A word about the project name: /e/
We had to change project name, for reasons we explained earlier. We decided to adopt “/e/” as a textual representation for the symbol of “my data is MY data”. We understand that this textual representation is not ideal for talking about the project and searching about it.
We have decided to hold off on change to the name for the beta release. Along with the v1 stable version, we will introduce a new name for the mobile system that will be easy to remember and to adopt.
More than ever, it’s time to support the project!
By now you will all understand how big a challenge our project is. If you agree with our mission and want to help, you can do something!
- as a developer you can help us improve the project (contact us)
- as an individual or a corporate you can help us finance the project to fuel its development: we highly welcome donations to “e Foundation” (and you can get a reward).
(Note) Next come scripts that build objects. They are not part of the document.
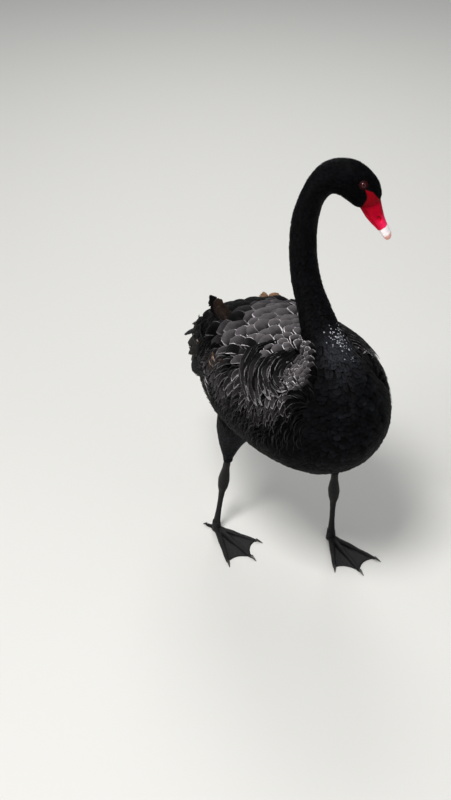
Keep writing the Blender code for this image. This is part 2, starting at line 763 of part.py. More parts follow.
def toe(name, start, direction, length, width, claw):
    """A toe of three joints that ends in a claw, flat side down."""
    side = np.cross(np.array([0, 0, 1.0]), direction)
    rings = []
    swell = (1.0, 0.86, 0.95, 0.76, 0.82, 0.62)
    for i, factor in enumerate(swell):
        t = i / (len(swell) - 1)
        half = width / 2 * factor * (1 - 0.25 * t)
        height = 0.011 * factor * (1 - 0.45 * t)
        centre = start + direction * length * t
        rings.append([centre + side * half * math.cos(a)
                      + np.array([0, 0, height * (0.35 + 0.65 * math.sin(a))])
                      for a in np.linspace(0, 2 * math.pi, 8, endpoint=False)])
    for t, half, low, high in ((0.35, 0.0026, -0.001, 0.0045), (1.0, 0.0006, -0.001, 0.0012)):
        centre = start + direction * (length + claw * t)
        rings.append([centre + side * half * math.cos(a)
                      + np.array([0, 0, (low + high) / 2 + (high - low) / 2 * math.sin(a)])
                      for a in np.linspace(0, 2 * math.pi, 8, endpoint=False)])
    return loft(name, rings)


def foot(name, side):
    """A webbed foot: three toes and a short hind toe, joined by a web, on a flat sole."""
    leg = LEGS[side]
    joint = place(*leg["joint"])
    ground = np.array([joint[0], joint[1], GROUND])
    outward = 1 if side == "left" else -1
    pieces = []
    tips = []
    for turn, length, width in TOES:
        heading = leg["toe_turn"] + turn * outward
        direction = np.array([math.sin(heading), -math.cos(heading), 0.0])
        pieces.append(toe("toe", ground, direction, length, width, CLAW_LENGTH))
        tips.append(ground + direction * length)
    web = [ground + (ground - tips[1]) * 0.02]
    web += [tips[0] * 0.98 + ground * 0.02, (tips[0] + tips[1]) * 0.46 + ground * 0.08,
            tips[1] * 0.96 + ground * 0.04, (tips[1] + tips[2]) * 0.46 + ground * 0.08,
            tips[2] * 0.98 + ground * 0.02]
    rise = np.array([0, 0, WEB_THICKNESS])
    sheet = [list(web), [p + rise for p in web]]
    count = len(web)
    faces = [(0, i, i + 1) for i in range(1, count - 1)]
    faces += [(count, count + i + 1, count + i) for i in range(1, count - 1)]
    for i in range(count):
        j = (i + 1) % count
        faces += [(j, i, count + i), (j, count + i, count + j)]
    low = np.array([0, 0, -0.001])
    pieces.append(solid("web", [p + low for p in sheet[0]] + sheet[1], faces))
    heading = leg["toe_turn"] - outward * 0.35
    back = -np.array([math.sin(heading), -math.cos(heading), 0.0])
    pieces.append(toe("hind toe", ground, back, HALLUX_LENGTH, 0.009, 0.007))
    stub_top = joint - np.array([0, 0, GAP])
    stub = tube("stub", [(ground + np.array([0, 0, 0.001]), 0.0085, 0.0100),
                         (stub_top, 0.0074, 0.0086)], 12)
    base = combine(name, stub, pieces, "UNION")
    reach = 0.3
    floor = tube("floor", [(ground - np.array([0, 0, 0.05]), reach, reach), (ground, reach, reach)],
                 8)
    return combine(name, base, [floor], "DIFFERENCE")


# The whole bird

def build():
    """Make every piece, give it its material and stand the bird over its origin."""
    clear_scene()
    down = material("black body feathers", "#0e0e10", 0.75)
    wing_feather = material("charcoal wing feathers", "#26252a", 0.7)
    bill_red = material("crimson bill", "#c8142c", 0.4)
    iris = material("dull red eye", "#6e1414", 0.15)
    scale = material("grey-black leg skin", "#232222", 0.6)
    made = [(torso(), down)]
    made.append((neck_length("neck_lower", NECK_ROOT_CUT, NECK_LOW_CUT, 8), down))
    made.append((neck_length("neck_middle", NECK_LOW_CUT, NECK_HIGH_CUT, 8), down))
    made.append((neck_length("neck_upper", NECK_HIGH_CUT, HEAD_CUT, 8), down))
    made.append((head(), down))
    made.append((tail(), wing_feather))
    made.append((bill_upper(), bill_red))
    made.append((bill_part("bill_lower", False, 0.985), bill_red))
    for side, way in (("right", -1), ("left", 1)):
        made.append((eye("eye_" + side, way), iris))
        made.append((wing("wing_" + side, way), wing_feather))
        made.append((thigh("thigh_" + side, side), down))
        made.append((shank("shank_" + side, side), scale))
        made.append((foot("foot_" + side, side), scale))
    swan = bpy.data.objects.new("swan", None)
    swan.location = (-MIDDLE_X, -MIDDLE_Y, -GROUND)
    bpy.context.scene.collection.objects.link(swan)
    for piece, finish in made:
        piece.data.materials.clear()
        piece.data.materials.append(finish)
        piece.data.shade_smooth()
        piece.data.set_sharp_from_angle(angle=math.radians(40))
        piece.parent = swan


build()
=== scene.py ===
"""Black swan, standing: the looks of a still, life-size model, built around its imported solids.

The bird faces -Y, its left side is +X and it stands on z = 0. All sizes are in metres.
"""

import json
import math

import bmesh
import bpy
import numpy as np
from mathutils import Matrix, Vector, kdtree

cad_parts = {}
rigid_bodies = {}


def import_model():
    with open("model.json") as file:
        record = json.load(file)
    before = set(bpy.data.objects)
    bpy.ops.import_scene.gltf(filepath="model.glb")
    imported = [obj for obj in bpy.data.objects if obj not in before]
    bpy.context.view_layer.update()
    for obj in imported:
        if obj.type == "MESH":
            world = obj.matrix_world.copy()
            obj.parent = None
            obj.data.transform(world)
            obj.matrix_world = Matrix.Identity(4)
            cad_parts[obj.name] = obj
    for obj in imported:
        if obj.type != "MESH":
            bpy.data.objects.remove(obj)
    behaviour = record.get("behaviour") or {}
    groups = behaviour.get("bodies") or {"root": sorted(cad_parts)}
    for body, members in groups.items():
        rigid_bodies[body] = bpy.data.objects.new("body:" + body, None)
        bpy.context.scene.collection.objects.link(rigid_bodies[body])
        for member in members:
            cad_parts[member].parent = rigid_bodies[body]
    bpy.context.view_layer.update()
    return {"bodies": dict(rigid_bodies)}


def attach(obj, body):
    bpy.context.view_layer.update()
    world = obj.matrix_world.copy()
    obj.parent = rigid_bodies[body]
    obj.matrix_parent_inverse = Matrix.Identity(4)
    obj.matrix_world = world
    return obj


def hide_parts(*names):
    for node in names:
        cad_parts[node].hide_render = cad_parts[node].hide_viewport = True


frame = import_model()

bl_info = {
    "name": "Standing black swan",
    "version": (1, 0, 0),
    "blender": (4, 5, 0),
    "location": "View3D > Sidebar > Swan",
    "description": "Skin, feathers, bill, eyes and legs over a black swan's solids",
    "category": "Add Mesh",
}

# The bird's own origin lies a little off the model's, which is under the middle of its box.
STAND = np.array([0.002, -0.026, 0.050])

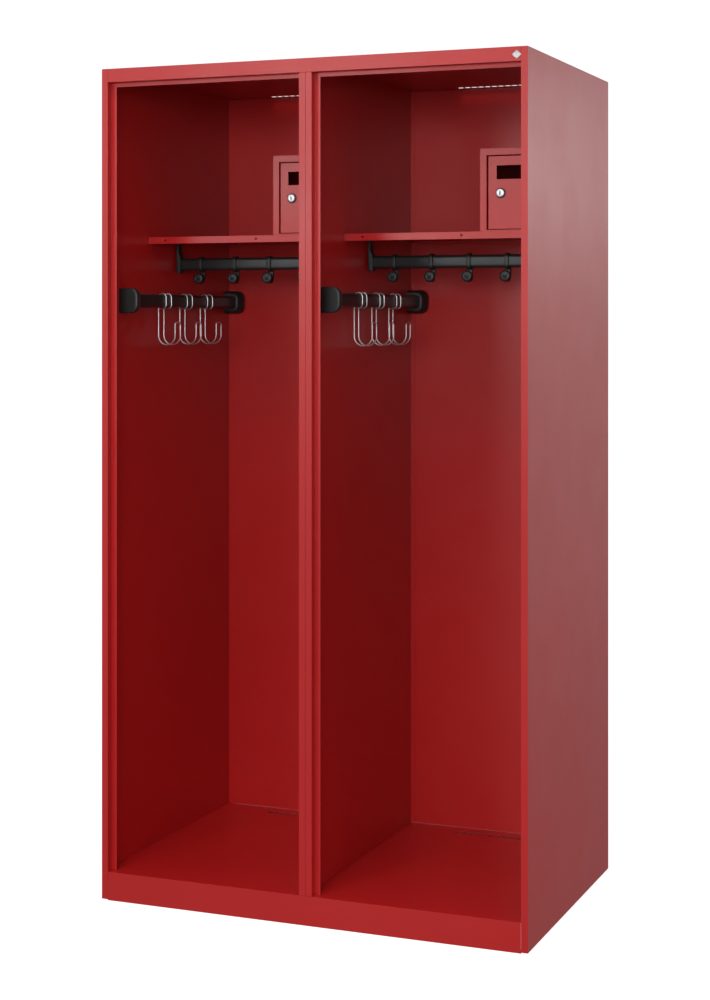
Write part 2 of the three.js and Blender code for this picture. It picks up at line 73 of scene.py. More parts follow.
class Shader:
    """A new node material, with short calls for the nodes that the finishes share."""

    def __init__(self, name):
        self.material = bpy.data.materials.new(name)
        self.material.use_nodes = True
        self.tree = self.material.node_tree
        self.surface = self.tree.nodes["Principled BSDF"]
        self.place = self.tree.nodes.new("ShaderNodeTexCoord").outputs["Object"]

    def link(self, source, target):
        self.tree.links.new(source, target)

    def stretched(self, scale):
        """Object coordinates, scaled separately along x, y and z."""
        mapping = self.tree.nodes.new("ShaderNodeMapping")
        mapping.inputs["Scale"].default_value = scale
        self.link(self.place, mapping.inputs["Vector"])
        return mapping.outputs["Vector"]

    def noise(self, scale, detail=2.0, roughness=0.5, place=None):
        """Noise with features about 1/scale metres wide."""
        node = self.tree.nodes.new("ShaderNodeTexNoise")
        node.inputs["Scale"].default_value = scale
        node.inputs["Detail"].default_value = detail
        node.inputs["Roughness"].default_value = roughness
        self.link(place or self.place, node.inputs["Vector"])
        return node.outputs["Fac"]

    def spread(self, value, from_low, from_high, to_low, to_high):
        """A value moved from one range to another, and held inside it."""
        node = self.tree.nodes.new("ShaderNodeMapRange")
        for name, number in zip(
            ("From Min", "From Max", "To Min", "To Max"), (from_low, from_high, to_low, to_high)
        ):
            node.inputs[name].default_value = number
        self.link(value, node.inputs["Value"])
        return node.outputs["Result"]

    def varied(self, noise, low, high):
        """A noise value moved to lie between two numbers."""
        return self.spread(noise, NOISE_LOW, NOISE_HIGH, low, high)

    def tint(self, factor, low, high):
        """A colour between two colours."""
        node = self.tree.nodes.new("ShaderNodeMix")
        node.data_type = "RGBA"
        node.inputs["A"].default_value = (*low, 1)
        node.inputs["B"].default_value = (*high, 1)
        self.link(factor, node.inputs["Factor"])
        return node.outputs["Result"]

    def overlay(self, factor, under, color):
        """A colour output with another colour laid over it."""
        node = self.tree.nodes.new("ShaderNodeMix")
        node.data_type = "RGBA"
        self.link(factor, node.inputs["Factor"])
        self.link(under, node.inputs["A"])
        node.inputs["B"].default_value = (*color, 1)
        return node.outputs["Result"]

    def bump(self, height, distance, strength=1.0, under=None):
        """Relief that is distance metres deep, on top of another relief if one is given."""
        node = self.tree.nodes.new("ShaderNodeBump")
        node.inputs["Distance"].default_value = distance
        node.inputs["Strength"].default_value = strength
        self.link(height, node.inputs["Height"])
        if under is not None:
            self.link(under, node.inputs["Normal"])
        return node.outputs["Normal"]

    def finish(self, color, roughness, normal, metallic=0.0, specular=0.5):
        self.link(color, self.surface.inputs["Base Color"])
        self.link(roughness, self.surface.inputs["Roughness"])
        self.link(normal, self.surface.inputs["Normal"])
        self.surface.inputs["Metallic"].default_value = metallic
        self.surface.inputs["Specular IOR Level"].default_value = specular
        return self.material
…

If you have some spare servers with a lot of CPU/RAM/DISK and bandwidth, you can lend them to the project, so we can build for more devices (contact us).
- you can also talk about our project, show the system running, explain why it’s important for our world to have open and ethical infrastructure software products.
- you can post links to e.foundation website, send messages to social medias and to the press about the project, send messages and apply gentle pressure onto politicians about user data privacy concerns and /e/
Thank you for your support, and happy testing!
— Gaël / follow me on Twitter / on Mastodon
(*) Regarding the Maps application: it’s the only application that is not (yet) open source in /e/. We have tested many Maps applications, and the only app that can be compared to the common well-known maps application is “Magic Earth”. We have discussed with the publishers of this application and while they have not decided yet to go open source, they have provided us some documentation about the privacy behavior of this application. My personal feeling is that if we show enough adoption for this application, it will eventually turn open source.